* **Aim**
Write out each line beneath this one exactly as it reads.

|---|

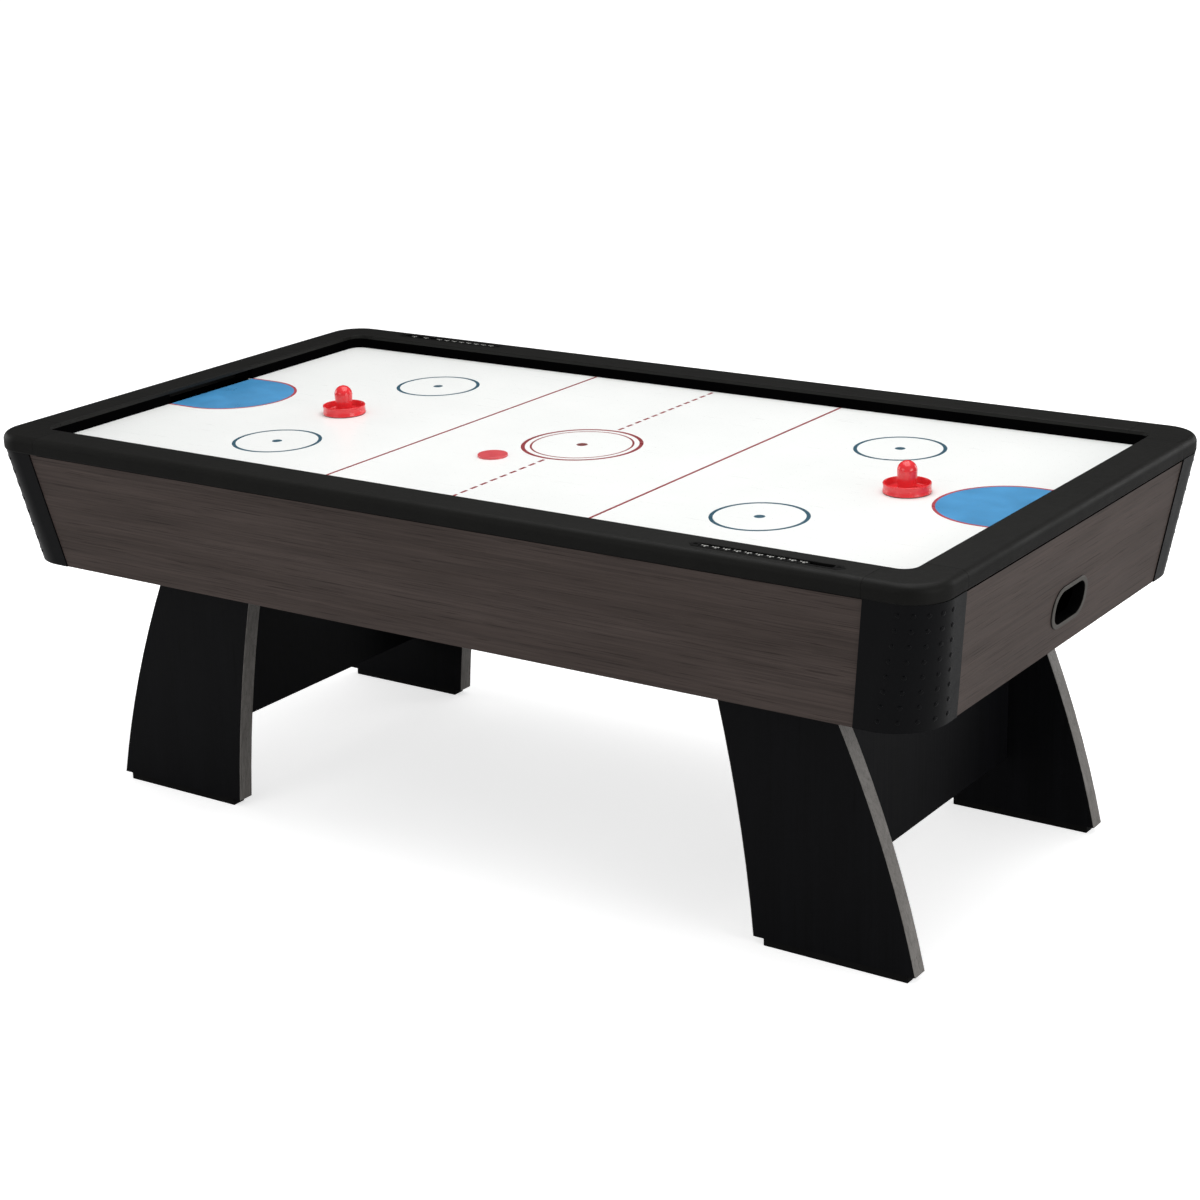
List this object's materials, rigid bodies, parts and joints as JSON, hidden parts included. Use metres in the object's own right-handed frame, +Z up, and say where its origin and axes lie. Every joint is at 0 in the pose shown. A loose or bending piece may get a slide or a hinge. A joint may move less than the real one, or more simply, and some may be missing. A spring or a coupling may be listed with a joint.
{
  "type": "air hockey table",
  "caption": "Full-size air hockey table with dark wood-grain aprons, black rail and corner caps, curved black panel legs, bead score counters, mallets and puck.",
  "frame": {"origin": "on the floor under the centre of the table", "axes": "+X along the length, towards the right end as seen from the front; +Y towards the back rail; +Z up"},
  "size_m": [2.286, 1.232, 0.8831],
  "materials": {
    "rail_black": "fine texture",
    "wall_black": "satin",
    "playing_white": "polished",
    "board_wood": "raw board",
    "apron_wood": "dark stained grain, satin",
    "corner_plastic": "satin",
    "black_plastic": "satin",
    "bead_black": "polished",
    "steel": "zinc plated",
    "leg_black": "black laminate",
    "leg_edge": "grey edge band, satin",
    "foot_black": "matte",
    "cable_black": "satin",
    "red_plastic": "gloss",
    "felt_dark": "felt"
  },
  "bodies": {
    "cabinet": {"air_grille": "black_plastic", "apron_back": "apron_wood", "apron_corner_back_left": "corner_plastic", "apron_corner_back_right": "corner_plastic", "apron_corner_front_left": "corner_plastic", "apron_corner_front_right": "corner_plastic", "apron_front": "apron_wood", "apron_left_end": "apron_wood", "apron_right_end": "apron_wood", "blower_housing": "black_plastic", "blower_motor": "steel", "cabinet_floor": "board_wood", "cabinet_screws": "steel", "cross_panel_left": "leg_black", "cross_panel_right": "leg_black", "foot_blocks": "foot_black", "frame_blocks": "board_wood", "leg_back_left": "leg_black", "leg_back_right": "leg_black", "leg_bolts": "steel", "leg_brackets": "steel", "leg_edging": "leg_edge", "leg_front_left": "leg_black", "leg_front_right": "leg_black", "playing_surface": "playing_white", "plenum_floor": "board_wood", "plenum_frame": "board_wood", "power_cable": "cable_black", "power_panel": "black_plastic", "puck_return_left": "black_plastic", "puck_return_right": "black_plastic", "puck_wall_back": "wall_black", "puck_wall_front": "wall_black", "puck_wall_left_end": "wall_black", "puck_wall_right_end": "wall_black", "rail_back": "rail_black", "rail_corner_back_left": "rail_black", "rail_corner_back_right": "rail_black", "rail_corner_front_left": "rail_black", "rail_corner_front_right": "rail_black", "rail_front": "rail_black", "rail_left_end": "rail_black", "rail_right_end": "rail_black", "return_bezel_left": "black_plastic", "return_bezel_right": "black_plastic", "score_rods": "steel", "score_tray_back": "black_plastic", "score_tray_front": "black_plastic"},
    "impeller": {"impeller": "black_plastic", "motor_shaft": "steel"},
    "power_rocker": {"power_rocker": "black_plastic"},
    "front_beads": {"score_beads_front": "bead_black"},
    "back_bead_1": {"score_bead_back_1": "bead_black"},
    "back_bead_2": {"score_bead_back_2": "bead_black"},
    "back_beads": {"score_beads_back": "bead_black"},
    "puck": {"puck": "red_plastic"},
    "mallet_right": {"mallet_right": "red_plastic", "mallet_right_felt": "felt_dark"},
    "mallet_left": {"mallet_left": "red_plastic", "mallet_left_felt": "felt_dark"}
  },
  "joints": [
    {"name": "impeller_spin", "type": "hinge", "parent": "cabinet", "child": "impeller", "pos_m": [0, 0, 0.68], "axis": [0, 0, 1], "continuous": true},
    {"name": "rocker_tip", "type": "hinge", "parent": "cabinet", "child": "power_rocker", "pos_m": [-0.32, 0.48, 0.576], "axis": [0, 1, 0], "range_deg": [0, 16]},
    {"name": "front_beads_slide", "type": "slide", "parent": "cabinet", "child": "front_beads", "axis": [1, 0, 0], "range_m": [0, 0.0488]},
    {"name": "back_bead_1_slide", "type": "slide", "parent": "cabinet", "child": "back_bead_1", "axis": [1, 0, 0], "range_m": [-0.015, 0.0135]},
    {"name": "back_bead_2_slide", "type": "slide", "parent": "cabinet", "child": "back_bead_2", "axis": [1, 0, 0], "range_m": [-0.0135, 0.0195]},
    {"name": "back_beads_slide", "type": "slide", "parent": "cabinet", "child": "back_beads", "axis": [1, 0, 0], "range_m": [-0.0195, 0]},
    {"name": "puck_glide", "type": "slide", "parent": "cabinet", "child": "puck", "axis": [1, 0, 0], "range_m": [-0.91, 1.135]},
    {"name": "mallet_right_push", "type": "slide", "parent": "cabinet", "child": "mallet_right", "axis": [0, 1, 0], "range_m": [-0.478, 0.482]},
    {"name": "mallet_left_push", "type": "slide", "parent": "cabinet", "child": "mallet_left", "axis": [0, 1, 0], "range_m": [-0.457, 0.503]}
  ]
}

|---|

* **Result of the task**
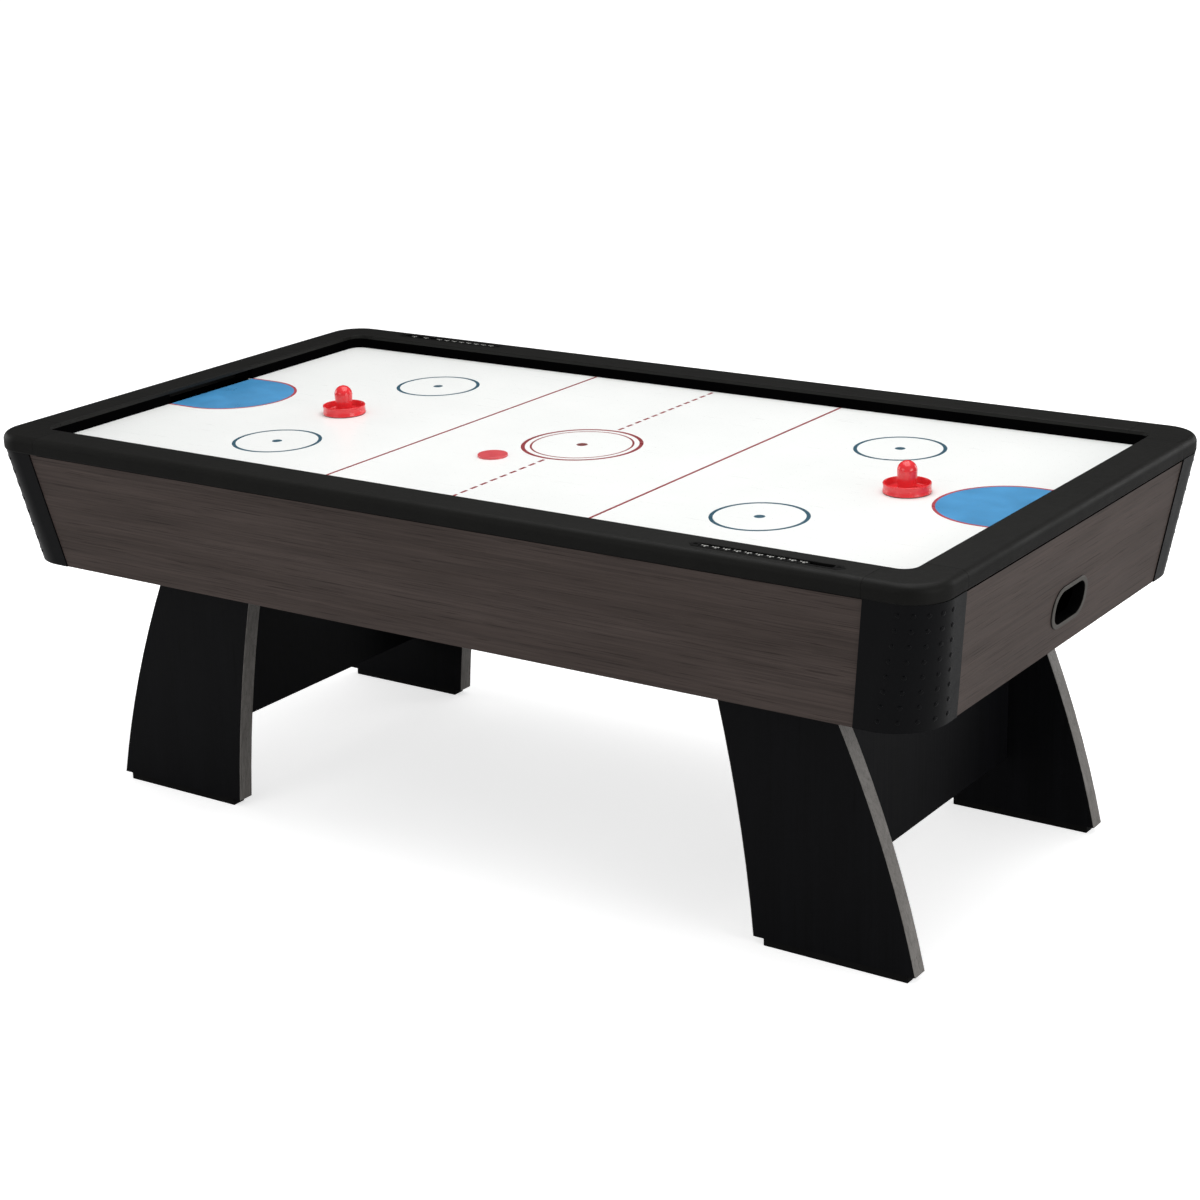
List this object's materials, rigid bodies, parts and joints as JSON, hidden parts included. Use metres in the object's own right-handed frame, +Z up, and say where its origin and axes lie. Every joint is at 0 in the pose shown. A loose or bending piece may get a slide or a hinge. A joint may move less than the real one, or more simply, and some may be missing. A spring or a coupling may be listed with a joint.
{
  "type": "air hockey table",
  "caption": "Full-size air hockey table with dark wood-grain aprons, black rail and corner caps, curved black panel legs, bead score counters, mallets and puck.",
  "frame": {"origin": "on the floor under the centre of the table", "axes": "+X along the length, towards the right end as seen from the front; +Y towards the back rail; +Z up"},
  "size_m": [2.286, 1.232, 0.8831],
  "materials": {
    "rail_black": "fine texture",
    "wall_black": "satin",
    "playing_white": "polished",
    "board_wood": "raw board",
    "apron_wood": "dark stained grain, satin",
    "corner_plastic": "satin",
    "black_plastic": "satin",
    "bead_black": "polished",
    "steel": "zinc plated",
    "leg_black": "black laminate",
    "leg_edge": "grey edge band, satin",
    "foot_black": "matte",
    "cable_black": "satin",
    "red_plastic": "gloss",
    "felt_dark": "felt"
  },
  "bodies": {
    "cabinet": {"air_grille": "black_plastic", "apron_back": "apron_wood", "apron_corner_back_left": "corner_plastic", "apron_corner_back_right": "corner_plastic", "apron_corner_front_left": "corner_plastic", "apron_corner_front_right": "corner_plastic", "apron_front": "apron_wood", "apron_left_end": "apron_wood", "apron_right_end": "apron_wood", "blower_housing": "black_plastic", "blower_motor": "steel", "cabinet_floor": "board_wood", "cabinet_screws": "steel", "cross_panel_left": "leg_black", "cross_panel_right": "leg_black", "foot_blocks": "foot_black", "frame_blocks": "board_wood", "leg_back_left": "leg_black", "leg_back_right": "leg_black", "leg_bolts": "steel", "leg_brackets": "steel", "leg_edging": "leg_edge", "leg_front_left": "leg_black", "leg_front_right": "leg_black", "playing_surface": "playing_white", "plenum_floor": "board_wood", "plenum_frame": "board_wood", "power_cable": "cable_black", "power_panel": "black_plastic", "puck_return_left": "black_plastic", "puck_return_right": "black_plastic", "puck_wall_back": "wall_black", "puck_wall_front": "wall_black", "puck_wall_left_end": "wall_black", "puck_wall_right_end": "wall_black", "rail_back": "rail_black", "rail_corner_back_left": "rail_black", "rail_corner_back_right": "rail_black", "rail_corner_front_left": "rail_black", "rail_corner_front_right": "rail_black", "rail_front": "rail_black", "rail_left_end": "rail_black", "rail_right_end": "rail_black", "return_bezel_left": "black_plastic", "return_bezel_right": "black_plastic", "score_rods": "steel", "score_tray_back": "black_plastic", "score_tray_front": "black_plastic"},
    "impeller": {"impeller": "black_plastic", "motor_shaft": "steel"},
    "power_rocker": {"power_rocker": "black_plastic"},
    "front_beads": {"score_beads_front": "bead_black"},
    "back_bead_1": {"score_bead_back_1": "bead_black"},
    "back_bead_2": {"score_bead_back_2": "bead_black"},
    "back_beads": {"score_beads_back": "bead_black"},
    "puck": {"puck": "red_plastic"},
    "mallet_right": {"mallet_right": "red_plastic", "mallet_right_felt": "felt_dark"},
    "mallet_left": {"mallet_left": "red_plastic", "mallet_left_felt": "felt_dark"}
  },
  "joints": [
    {"name": "impeller_spin", "type": "hinge", "parent": "cabinet", "child": "impeller", "pos_m": [0, 0, 0.68], "axis": [0, 0, 1], "continuous": true},
    {"name": "rocker_tip", "type": "hinge", "parent": "cabinet", "child": "power_rocker", "pos_m": [-0.32, 0.48, 0.576], "axis": [0, 1, 0], "range_deg": [0, 16]},
    {"name": "front_beads_slide", "type": "slide", "parent": "cabinet", "child": "front_beads", "axis": [1, 0, 0], "range_m": [0, 0.0488]},
    {"name": "back_bead_1_slide", "type": "slide", "parent": "cabinet", "child": "back_bead_1", "axis": [1, 0, 0], "range_m": [-0.015, 0.0135]},
    {"name": "back_bead_2_slide", "type": "slide", "parent": "cabinet", "child": "back_bead_2", "axis": [1, 0, 0], "range_m": [-0.0135, 0.0195]},
    {"name": "back_beads_slide", "type": "slide", "parent": "cabinet", "child": "back_beads", "axis": [1, 0, 0], "range_m": [-0.0195, 0]},
    {"name": "puck_glide", "type": "slide", "parent": "cabinet", "child": "puck", "axis": [1, 0, 0], "range_m": [-0.91, 1.135]},
    {"name": "mallet_right_push", "type": "slide", "parent": "cabinet", "child": "mallet_right", "axis": [0, 1, 0], "range_m": [-0.478, 0.482]},
    {"name": "mallet_left_push", "type": "slide", "parent": "cabinet", "child": "mallet_left", "axis": [0, 1, 0], "range_m": [-0.457, 0.503]}
  ]
}